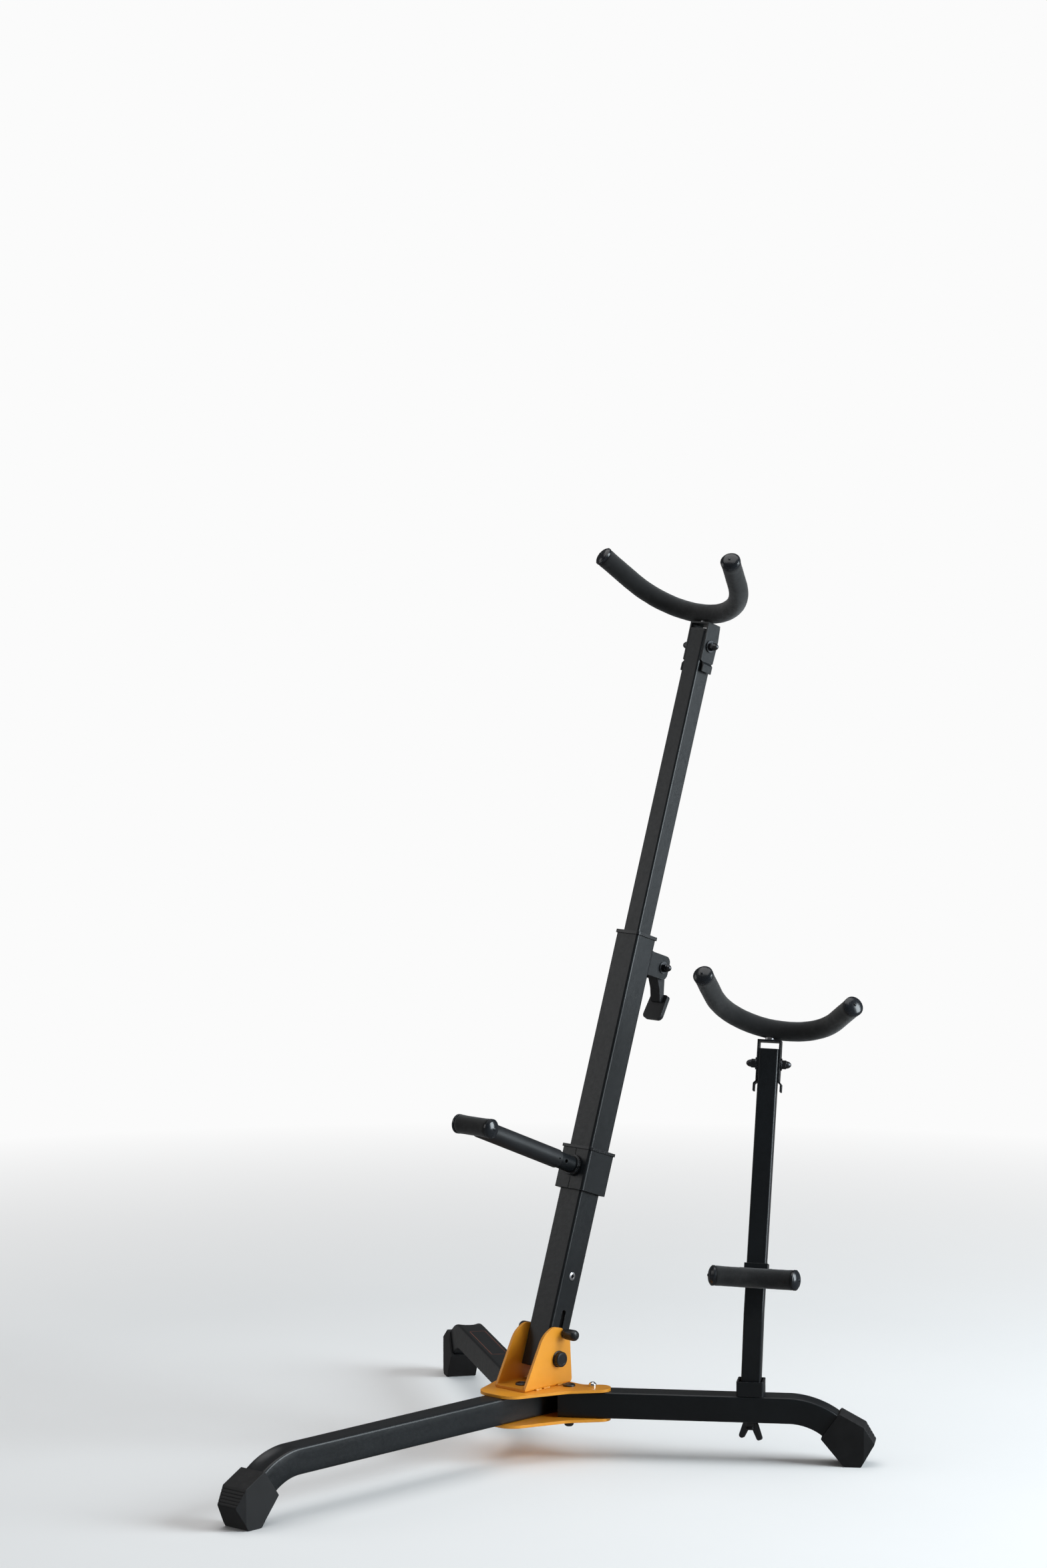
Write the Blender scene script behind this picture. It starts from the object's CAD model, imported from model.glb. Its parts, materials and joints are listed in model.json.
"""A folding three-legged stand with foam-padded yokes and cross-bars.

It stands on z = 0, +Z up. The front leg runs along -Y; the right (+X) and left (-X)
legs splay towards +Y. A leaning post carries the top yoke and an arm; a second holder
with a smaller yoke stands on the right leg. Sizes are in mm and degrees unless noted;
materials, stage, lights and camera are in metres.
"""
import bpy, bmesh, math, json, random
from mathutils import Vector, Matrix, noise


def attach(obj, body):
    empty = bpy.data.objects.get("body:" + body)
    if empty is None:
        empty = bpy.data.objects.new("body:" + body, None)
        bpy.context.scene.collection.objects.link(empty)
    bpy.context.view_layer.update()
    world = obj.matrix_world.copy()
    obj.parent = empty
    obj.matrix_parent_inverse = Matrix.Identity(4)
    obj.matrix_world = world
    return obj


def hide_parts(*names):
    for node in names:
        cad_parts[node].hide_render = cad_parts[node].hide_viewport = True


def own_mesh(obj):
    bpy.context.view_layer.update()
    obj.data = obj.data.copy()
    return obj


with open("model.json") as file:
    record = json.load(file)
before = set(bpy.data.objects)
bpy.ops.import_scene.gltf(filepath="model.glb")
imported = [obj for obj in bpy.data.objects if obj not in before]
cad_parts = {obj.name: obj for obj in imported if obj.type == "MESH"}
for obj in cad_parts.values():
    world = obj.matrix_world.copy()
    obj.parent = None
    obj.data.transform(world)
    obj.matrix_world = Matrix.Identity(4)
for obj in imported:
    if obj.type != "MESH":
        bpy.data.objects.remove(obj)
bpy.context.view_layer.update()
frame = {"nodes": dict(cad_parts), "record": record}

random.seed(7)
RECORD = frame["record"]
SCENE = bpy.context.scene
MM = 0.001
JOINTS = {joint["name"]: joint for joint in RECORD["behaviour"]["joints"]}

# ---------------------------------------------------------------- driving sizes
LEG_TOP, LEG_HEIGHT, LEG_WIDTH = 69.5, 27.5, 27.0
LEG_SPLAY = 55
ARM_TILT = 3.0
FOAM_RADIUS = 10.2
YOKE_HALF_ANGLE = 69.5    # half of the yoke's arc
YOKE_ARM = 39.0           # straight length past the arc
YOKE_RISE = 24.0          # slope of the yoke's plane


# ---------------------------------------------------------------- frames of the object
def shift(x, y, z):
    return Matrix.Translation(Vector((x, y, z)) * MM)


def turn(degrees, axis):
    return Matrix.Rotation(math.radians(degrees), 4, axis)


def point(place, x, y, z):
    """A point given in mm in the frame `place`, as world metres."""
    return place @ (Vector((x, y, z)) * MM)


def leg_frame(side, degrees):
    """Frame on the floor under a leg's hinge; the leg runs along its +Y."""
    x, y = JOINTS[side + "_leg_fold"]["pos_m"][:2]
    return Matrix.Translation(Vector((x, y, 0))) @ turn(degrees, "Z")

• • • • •

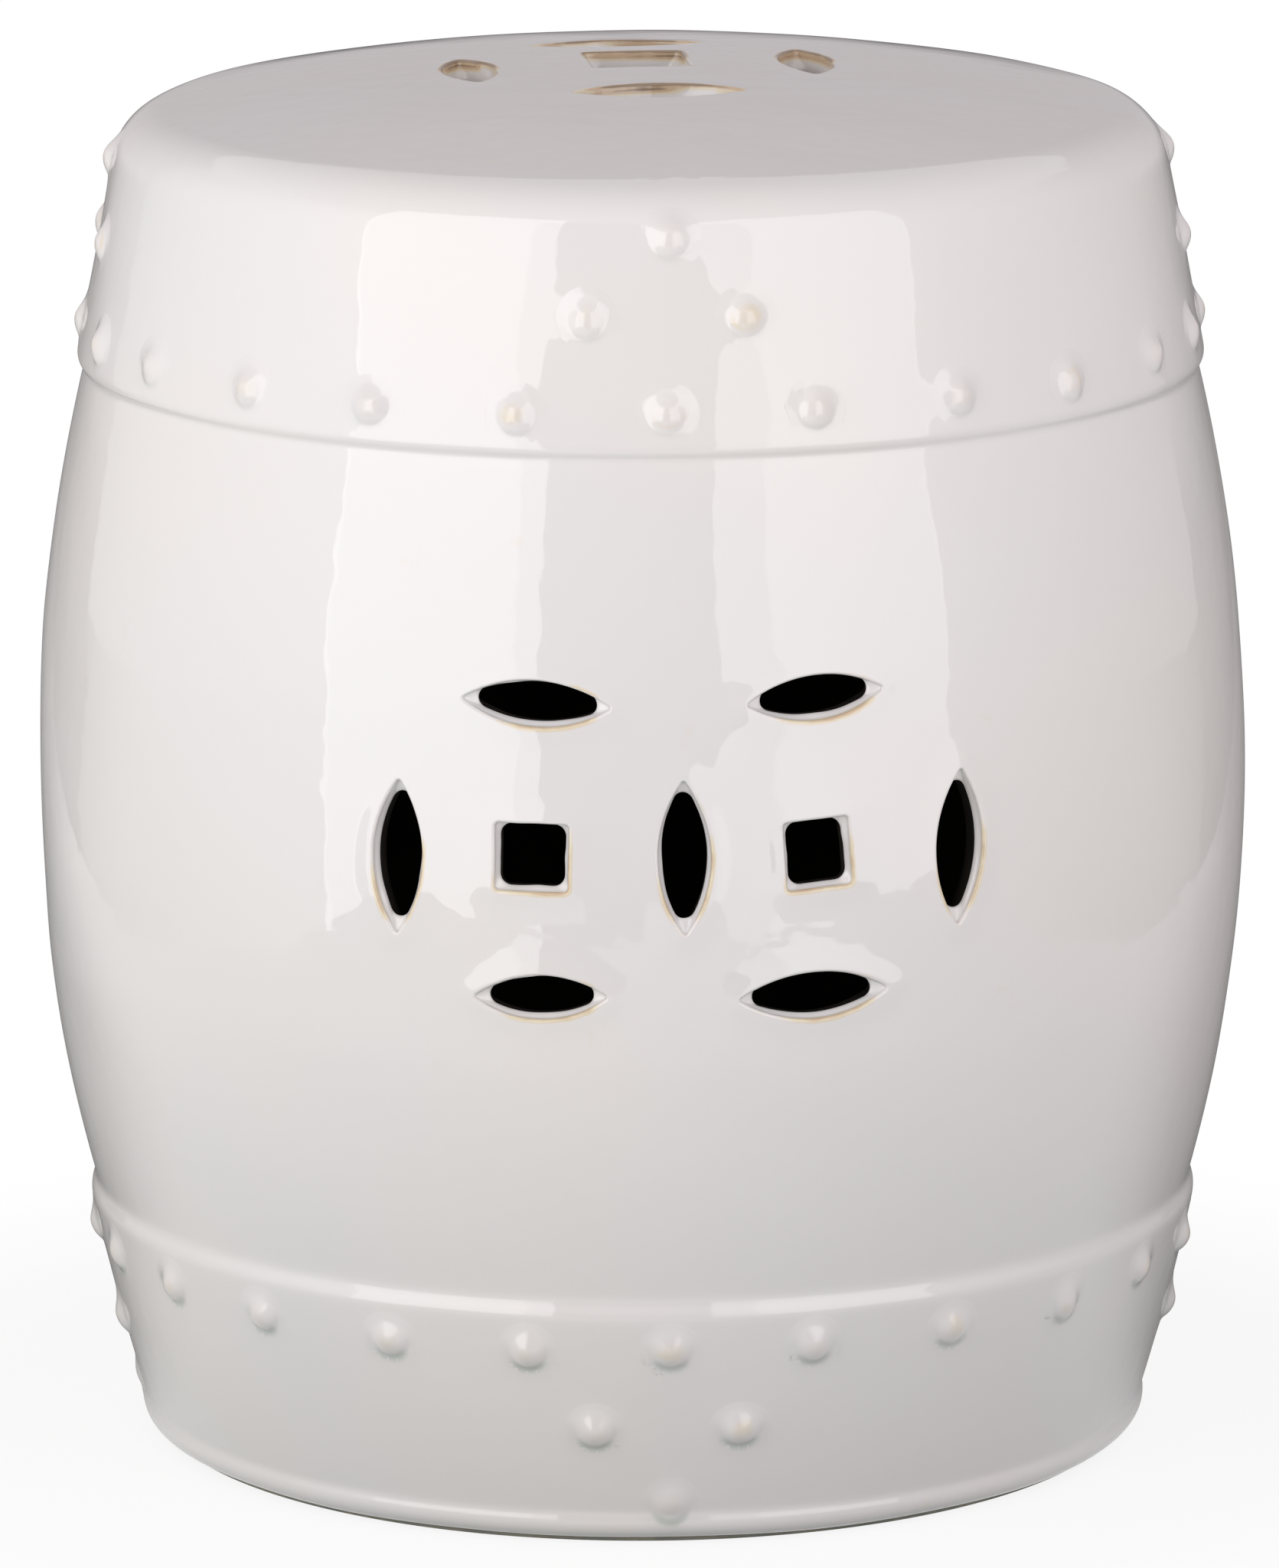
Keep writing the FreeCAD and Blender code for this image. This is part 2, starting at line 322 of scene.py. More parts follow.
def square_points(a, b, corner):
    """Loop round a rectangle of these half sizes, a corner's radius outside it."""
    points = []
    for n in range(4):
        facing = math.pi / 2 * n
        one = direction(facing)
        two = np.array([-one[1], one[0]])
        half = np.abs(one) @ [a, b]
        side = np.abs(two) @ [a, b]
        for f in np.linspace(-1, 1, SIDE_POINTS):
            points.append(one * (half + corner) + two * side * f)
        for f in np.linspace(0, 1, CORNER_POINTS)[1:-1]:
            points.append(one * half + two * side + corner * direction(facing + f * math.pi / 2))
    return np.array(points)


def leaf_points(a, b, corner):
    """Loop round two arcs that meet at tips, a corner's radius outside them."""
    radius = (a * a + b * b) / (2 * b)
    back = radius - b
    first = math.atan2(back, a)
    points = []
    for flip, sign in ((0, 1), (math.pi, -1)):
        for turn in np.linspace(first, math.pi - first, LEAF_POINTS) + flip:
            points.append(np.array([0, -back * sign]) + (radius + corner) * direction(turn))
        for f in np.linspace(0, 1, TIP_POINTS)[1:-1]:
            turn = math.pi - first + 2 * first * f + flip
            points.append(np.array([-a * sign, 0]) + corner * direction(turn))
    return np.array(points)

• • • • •

Exactly the lines from the line with "Write the Blender" to the line with "yokes and cross-bars.", both included, are to be extracted, and no others.

Write the Blender scene script behind this picture. It starts from the object's CAD model, imported from model.glb. Its parts, materials and joints are listed in model.json.
"""A folding three-legged stand with foam-padded yokes and cross-bars.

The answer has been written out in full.